Firstly, because so many web sites contain similar content, many search
engines, especially Google, will consider similar works less valuable
than ‘genuine’ first hand researched content, and may remove duplicate
content sites from search returns.
Secondly, products derived from Public Domain and PLR items usually
contain the exact same text as the originals. Very few marketers make
changes, they want to make money fast, they don’t want to waste time
making their products stand out from the crowd. Which means regular
buyers of specific information product types will be more than a little
upset to find those ten books they bought this week, all with different
titles, all with different authors, are 100% identical inside their
digital covers.
As to sub-myth (iii) ‘you can use them (Public Domain and PLR texts) as
articles and get thousands of webmasters to publish your articles on
their sites and create many thousands of backlinks to your web site’.
Are you kidding?
The theory is you can spend a day, probably less, chopping a 100,000 PLR
(or Public Domain) text into 200 or more articles, add your resource
box, upload them to article directories and generate potentially
millions of backlinks to your web site.
But they’re forgetting the fact that using articles created
substantially from PLR and Public Domain products is against the rules
of many top article directories, including industry leader Ezine
Articles.
At Ezine Articles, not only are you prohibited from offering articles
cobbled from PLR items and public domain products, you are also not even
allowed to write unique articles promoting the benefits of using PLR
items (and public domain also where you promote benefits of using the
original text unchanged).
That said, PLR and Public Domain items really do have many major
benefits, especially used:
* As free giveaways to attract people to join your mailing list.

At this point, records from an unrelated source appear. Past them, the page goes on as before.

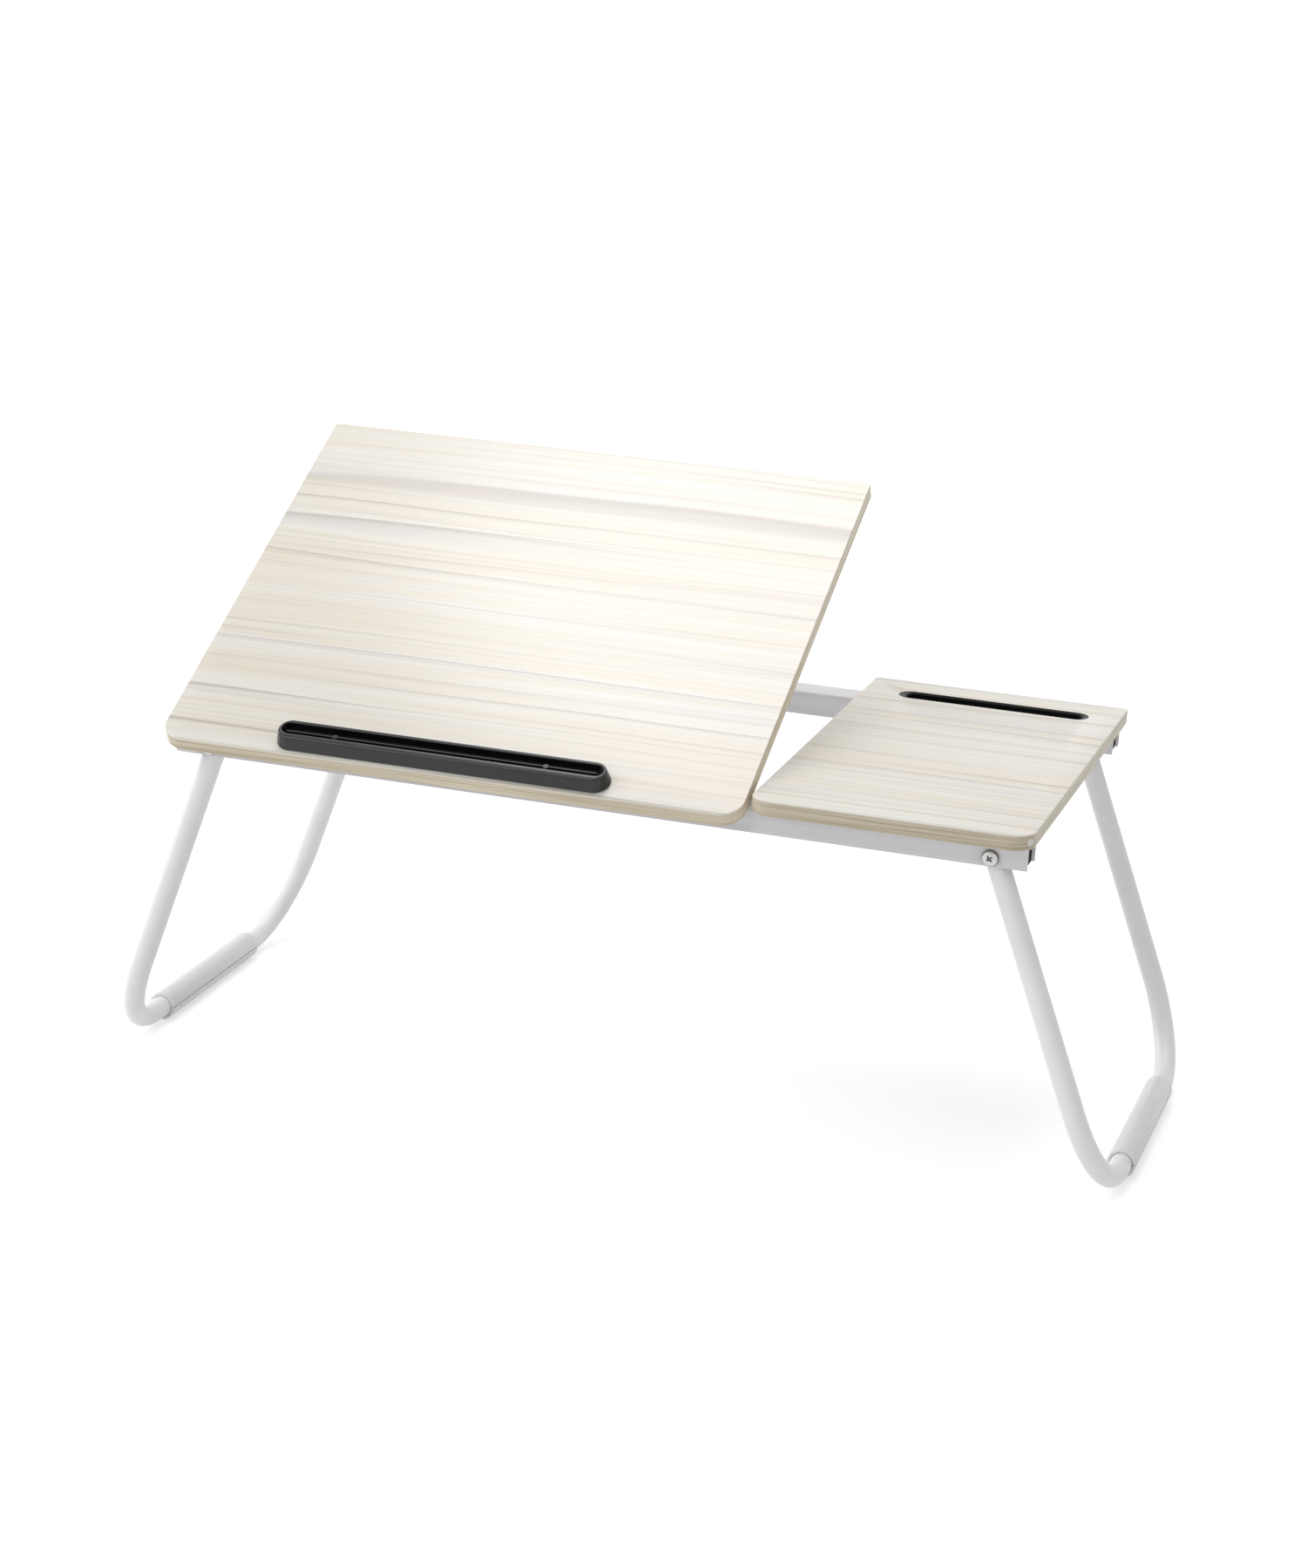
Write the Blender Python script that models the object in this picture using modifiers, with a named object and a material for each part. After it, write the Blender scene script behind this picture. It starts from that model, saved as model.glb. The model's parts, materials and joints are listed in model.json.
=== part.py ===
"""Folding low table: a tilting reading board and a fixed side board on a folding steel frame.

Lengths are in metres. X runs along the table, Y to its back, Z up. The origin is on the floor,
below the middle of the table as it stands with its legs open and the reading board raised.
"""

import math

import bmesh
import bpy
from mathutils import Matrix, Vector

# Overall
TABLE_LENGTH = 0.520
TABLE_DEPTH = 0.300
TABLE_HEIGHT = 0.226
SEAT_GAP = 0.0003
CUT_OVERRUN = 0.002

# Boards
BOARD_THICKNESS = 0.009
SIDE_BOARD_WIDTH = 0.162
BOARD_SEAM = 0.003
FRONT_CORNER_R = 0.014
BACK_CORNER_R = 0.003
BOARD_EDGE_BEVEL = 0.0006

# Rails, pressed from sheet as channels that open downwards
SHEET_THICKNESS = 0.0012
RAIL_WIDTH = 0.022
RAIL_HEIGHT = 0.0152
RAIL_BEND_R = 0.0032
RAIL_END_INSET = 0.004
FRONT_RAIL_SET_BACK = 0.016
REAR_RAIL_SET_BACK = 0.0015

# Cross members, shallow channels of the same sheet
CROSS_WIDTH = 0.020
CROSS_HEIGHT = 0.0055
CROSS_BEND_R = 0.0022
END_CROSS_INSET = 0.002
CENTRE_CROSS_INSET = 0.004
CROSS_SCREW_INSET = 0.050

# Reading board hinges
READING_TILT = math.radians(28.4)
HINGE_COUNT = 3
FIRST_HINGE_FROM_EDGE = 0.086
LAST_HINGE_FROM_SEAM = 0.033
LUG_THICKNESS = 0.0016
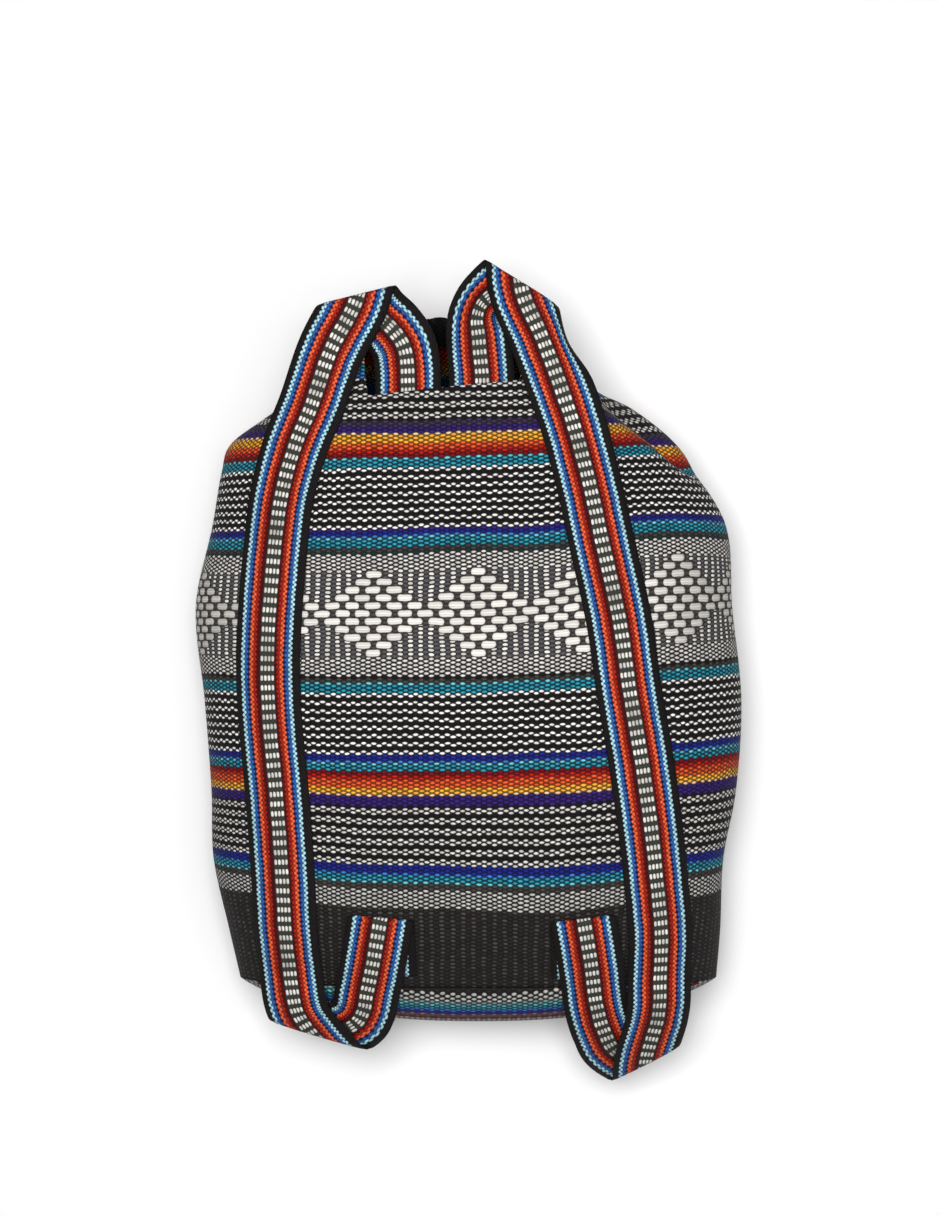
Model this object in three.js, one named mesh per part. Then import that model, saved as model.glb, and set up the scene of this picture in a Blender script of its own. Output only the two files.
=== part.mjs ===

* As free giveaways or low price eBooks aimed at generating sales of
affiliate products mentioned inside those eBooks.
* As part of a compendium of similar or unrelated products where the
chance is millions to one that any one person’s compilation will exactly
resemble someone else’s compilation. Imagine, for example, that 100
public domain or PLR articles are released on the subject of Boston
Terriers. Let’s say two or three or more people, including myself, are
writing about Boston Terriers and we each have 100 public domain or PLR
texts to choose from. We each want five books in our Boston Terrier
compendium. Statistically there is one in 100 chances that a rival will
choose the exact same first item that I choose from the 100 items at my
disposal. Having chosen that first item, we each have 99 items left to
choose from, which gives one in 99 chances of my rival and myself
choosing the exact same title. There is one chance in 98 that we’ll
choose the same title as our third component. And so it continues.
Long story cut short, let’s work out the statistical probability of any
other person choosing the exact same five products in the same sequence
as myself from one hundred roughly equal quality products from the
Public Domain or PLR rights. The figure is: 100 x 99 x 98 x 97 x 96 =
close to one billion chances my package will ever coincide with another
person’s choice. Good enough for me!